The Preparation and CVD Densification of Multi‐walled Carbon Nanotube Felt Synthesized by a Catalytic CVD Method

Abstract

AbstractSilica‐nickel binary aerogels are used as catalysts for the synthesis of multi‐walled carbon nanotube (MWCNT) felts. The MWCNT felts are prepared by the catalytic decomposition of methane at 680 °C over durations ranging from 30 to 120 min. After purification by a graphitization heat‐treatment in argon, the MWCNT felts have a bulk density of about 0.4 g cm–3. The graphitized MWCNT felts are densified in a CVD furnace under a mixed atmosphere of propene and nitrogen at 1000 °C. The morphology and the structure of the MWCNT felt and its CVD‐densified product are investigated by SEM, TEM, XRD, and Raman spectroscopy. The results reveal that the carbon nanotubes in the primary MWCNT felt have a diameter of between 15 and 40 nm, with a high aspect ratio. High‐resolution TEM imaging reveals that the walls of the carbon nanotubes show little amorphous carbon covering. After the graphitization treatment, the surface of the carbon nanotubes becomes rough and some “stacked cups” and triangular structures are formed in the core of some of the nanotubes.

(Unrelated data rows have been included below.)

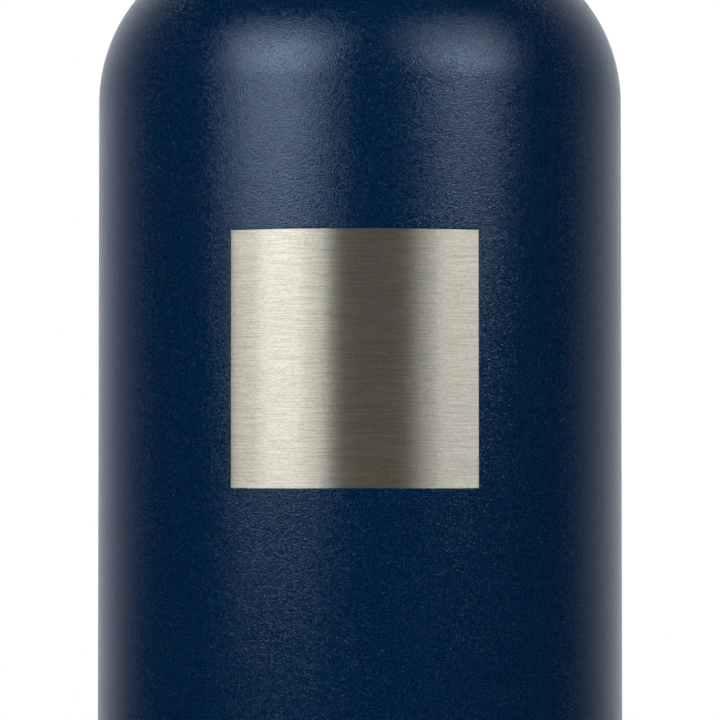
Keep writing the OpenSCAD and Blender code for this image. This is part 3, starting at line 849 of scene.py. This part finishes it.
def make_collar():
    """The lid's cover: skirt, fluted wall, crown, and a pad with its stop peg on both sides."""
    roof_z = COLLAR_EDGE_Z - COLLAR_WALL
    crown_wall_r = CROWN_BORE_R + COLLAR_WALL
    crown_edge_r = CROWN_BORE_R + 2
    slope_r = COLLAR_R - COLLAR_EDGE_R - 0.4  # where the crown's slope meets the round edge
    rib_r = FLANGE_R - 1.5  # the rib round the inside that sits on the flange's edge
    room_r = FLANGE_R + MOULD_FIT / 2
    ceiling_z = FLANGE_TOP_Z + MOULD_FIT / 2
    ledge_z = FLANGE_Z - MOULD_FIT
    outline = rounded([
        (SKIRT_R, COLLAR_Z, 0.3), (COLLAR_R, COLLAR_Z, 0.7),
        (COLLAR_R, COLLAR_EDGE_Z, COLLAR_EDGE_R - 0.2),
        (slope_r, COLLAR_EDGE_Z + 0.05, 2), (crown_edge_r, CROWN_Z, 2),
        (CROWN_BORE_R, CROWN_Z, 0.5),
        (CROWN_BORE_R, ceiling_z), (crown_wall_r, ceiling_z), (crown_wall_r, roof_z),
        (rib_r, roof_z), (rib_r, ceiling_z), (room_r, ceiling_z), (room_r, ledge_z),
        (SKIRT_R, ledge_z)], step=8)

    def under_pad(a):
        """Whether a flute at the angle a would run into a pad."""
        return abs(math.cos(a)) > math.cos(math.radians(18))

    flutes = fluted(COLLAR_R, COLLAR_FLUTES, depth=0.6, width=2.3, z0=COLLAR_Z + 1.1,
                    z1=COLLAR_EDGE_Z - COLLAR_EDGE_R - 0.6, skip=under_pad)
    collar = turned("collar", dense(outline, COLLAR_R, FLUTE_STEP), COLLAR_FLUTES * 20, flutes)
    for side in (-1, 1):
        pad = stud("pad", HUB_R, FLANGE_R + MOULD_FIT, PAD_X, edge_r=0.35, columns=96)
        peg = stud("peg", PEG_R, PAD_X - OVER, ARM_X + PEG_H, edge_r=0.25, columns=32)
        join(collar, along_x(pad, side, PIVOT_Z), along_x(peg, side, PIVOT_Z - PEG_DROP))
    return collar


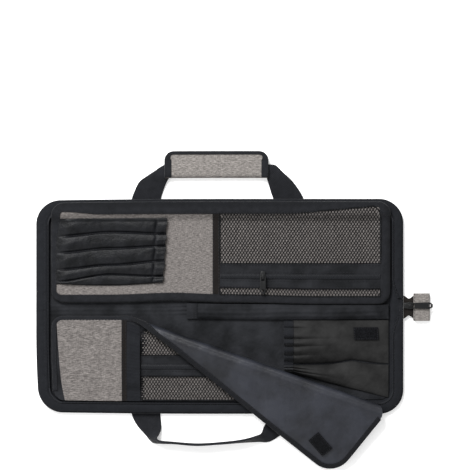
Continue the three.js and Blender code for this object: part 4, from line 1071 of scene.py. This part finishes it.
columns = [t ** 1.5 for t in shares(80)]
form = cover(columns, shares(90), first_place, first_height, 1.0)
first = piece("first_pocket_cloth", form, POCKET_CLOTH, ["handle_pocket_1"])
form = cover(columns, shares(60), second_place, second_height, 1.0)
second = piece("second_pocket_cloth", form, POCKET_CLOTH, ["handle_pocket_2"])
elastic_place = in_box(POCKET_LEFT, POCKET_LEFT + MOUTH - 0.2, POCKET_TOP, POCKET_TOP - HEM_DEPTH)
form = cover(shares(10), shares(120), elastic_place, lambda u, v: hem_height(v), 1.2)
elastic = piece("pocket_elastic", run_by_place(form, False), GUSSET, ["pocket_hem"])
parts = []
for x in (POCKET_LEFT + 3.2, POCKET_LEFT + 11.2):
    row = [(x, POCKET_TOP - HEM_DEPTH * v, hem_height(v) + 1.45) for v in shares(90)]
    parts.append(stitch_line(row, 1.8, 1.3))
elastic_stitches = piece("pocket_elastic_stitches", joined(parts), THREAD)

# Loop patch: a small rectangle of loop tape, sewn all round to the first pocket near its closed end, where
# the hooks of the flap meet it when the flap is laid flat.
LOOPS = black_cloth("loop_pile", "050506", "131417", 0.95, 0.0016, 0.0012, 0.0009)
LOOP_FROM_MOUTH, LOOP_FROM_TOP = 77.5, 9.0
LOOP_LONG, LOOP_WIDE = 32.0, 16.0


def loop_low(u, v):
    along = (LOOP_FROM_MOUTH + LOOP_LONG * u) / (POCKET_RIGHT - POCKET_LEFT - MOUTH)
    return first_height(along, (LOOP_FROM_TOP + LOOP_WIDE * v) / POCKET_DEPTH) + 1.25


def loop_place(u, v):
    x = POCKET_LEFT + MOUTH + LOOP_FROM_MOUTH + LOOP_LONG * u + 1.2 * v
    return x, POCKET_TOP - LOOP_FROM_TOP - LOOP_WIDE * v


form = cover(shares(20), shares(12), loop_place, loop_low, 1.6)
piece("loop_fastener", form, LOOPS, ["loop_patch"])
ring = [(u, 0.06) for u in shares(12)] + [(0.97, v) for v in shares(6)]
ring += [(1 - u, 0.94) for u in shares(12)] + [(0.03, 1 - v) for v in shares(6)]
ring = [(min(0.97, max(0.03, u)), min(0.94, max(0.06, v))) for u, v in ring]
row = [(*loop_place(u, v), loop_low(u, v) + 1.75) for u, v in ring]
piece("loop_stitches", stitch_line(row, 1.8, 1.2), THREAD)

# Turned flap: a padded board sewn in along the bottom, heather in front and smooth black cloth behind. Its
# free corner is turned over a slanting fold, stands up round it, and hangs past the edge of the shell.
# Painted light and shade: the back's two colours lie far apart and mix in broad patches about 5 cm across,
# brighter and darker zones that stand in for the play of light on the satin.
BACK_CLOTH = black_cloth("flap_back_cloth", "121317", "272930", 0.4, 0.05, 0.0024, 0.0004, 0.3)
FLAP_MIDDLE = 7.5
FLAP_BOARD = 3.2
FLAP_CORNER = 13.0
FREE_CORNER = 28.0
TIGHT_ROLL, WIDE_ROLL = 3.8, 5.4
HANG_START, HANG_RUN, HANG_FALL = 62.0, 42.0, 10.7
SLOPE_RUN, SLOPE_FALL = 48.0, 3.5
flap_edges = (-217.2, 220.6, -123.7, -14.0)
flap_outline = rounded_outline(*flap_edges, FLAP_CORNER, step=3.0, free_corner=FREE_CORNER)
fold_from = Vector((-119.5, -14.0))
fold_to = Vector((192.0, -123.7))
fold_along = (fold_to - fold_from).normalized()
fold_across = Vector((-fold_along.y, fold_along.x))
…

The graphitization treatment effectively promotes crystal growth and layer orientation of the carbon nanotubes. This high temperature‐treated MWCNT felt has a high purity and a low bulk density, as well as low thermal conductivity. Pyrolytic carbon formed by CVD is deposited in between carbon nanotubes and on the walls of the carbon nanotubes, leading to the densification of the MWCNT felt. The CVD‐densified MWCNT felt has a higher bulk density and thermal conductivity than that of the corresponding high temperature‐treated MWCNT felt. It is suggested that the MWCNT felt could be used as a precursor in the production of carbon nanotube/carbon or carbon nanotube/polymer composites.